The DM sets the stage, and then everyone just fucking sees what happens.
@nekoewen THIS, more then anything else, I'm arguing, becomes the core of the ttg indie scene as it chugs out of that 3e shit heap era. The main difference is that the indie scene presents a new thought next to it:

The DM is also a player!
@nekoewen What does the indie scene start to make? It makes games WITH NO DM!

Now it's not "the DM sets the stage, everyone sees what wild-ass shit goes down." Now it's "the stage is pre-set, now everyone TRULY sees what wild-ass shit goes down."
@nekoewen Ok brief break while I figure out how to untag someone because twitter is actually the fucking worst.

Sorry Ewen! I spammed you by accident, I promise!
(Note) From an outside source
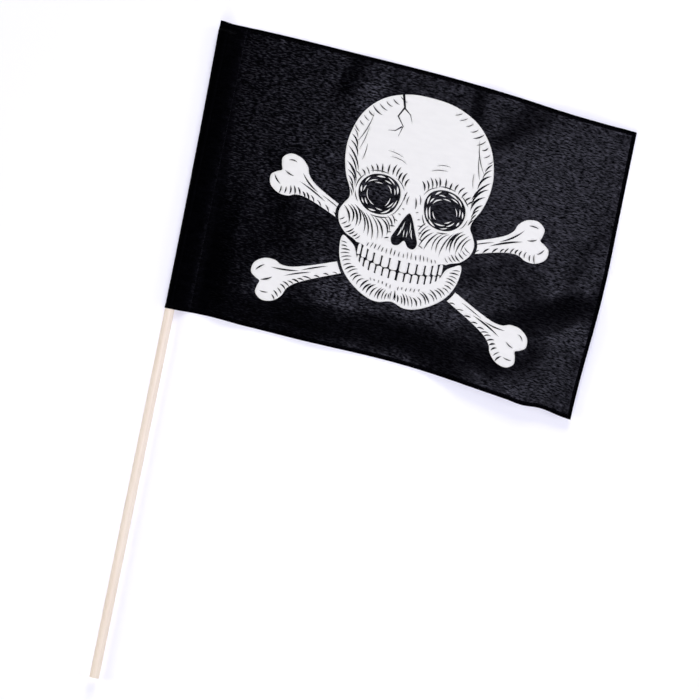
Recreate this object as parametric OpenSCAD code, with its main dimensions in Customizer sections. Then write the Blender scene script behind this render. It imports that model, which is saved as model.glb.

I hate this fucking website, it's the worst!
@nekoewen Apparently I literally cannot do that. What a well designed social space. Sorry, will try to continue but will make it brief.
@nekoewen When you look at games like Powered by the Apocalypse, there's a greater push to both the idea that the GM is an active player in of themselves, and also that players should have a much bigger role in creating the game space.
@nekoewen Now clearly that runs against the dungeon crawl aspect of D&D, but I hold it absolutely is carrying the torch of "Let's just see what the fuck happens!" Take Monster Hearts, which I'm chosing maybe because a recent podcast did a thing - NOTHING is set in stone.
@nekoewen Also, these games present an even greater variability to the dice. Where in D&D the response became "fudge the dice" which by the way is a major sign you're playing a really bad game, the PbtA response is "just roll with it."
@nekoewen And think back to how OD&D did things. "I want to do a thing." "Ok, describe it. I'll say yes, maybe, or have you roll." That's PbtA! You never "roll <stat>," you just fucking talk out what's happening and only when a move is triggered to you judicate through that.
@nekoewen D&D is still in thrall by the idea of the DM doing all the work not only to set the stage but also to write the script, and I'm sorry, but the rise of podcasts has only made this WORSE (lmao spelling). It's where you got the weird clash in how Critical Role played MonsterHearts.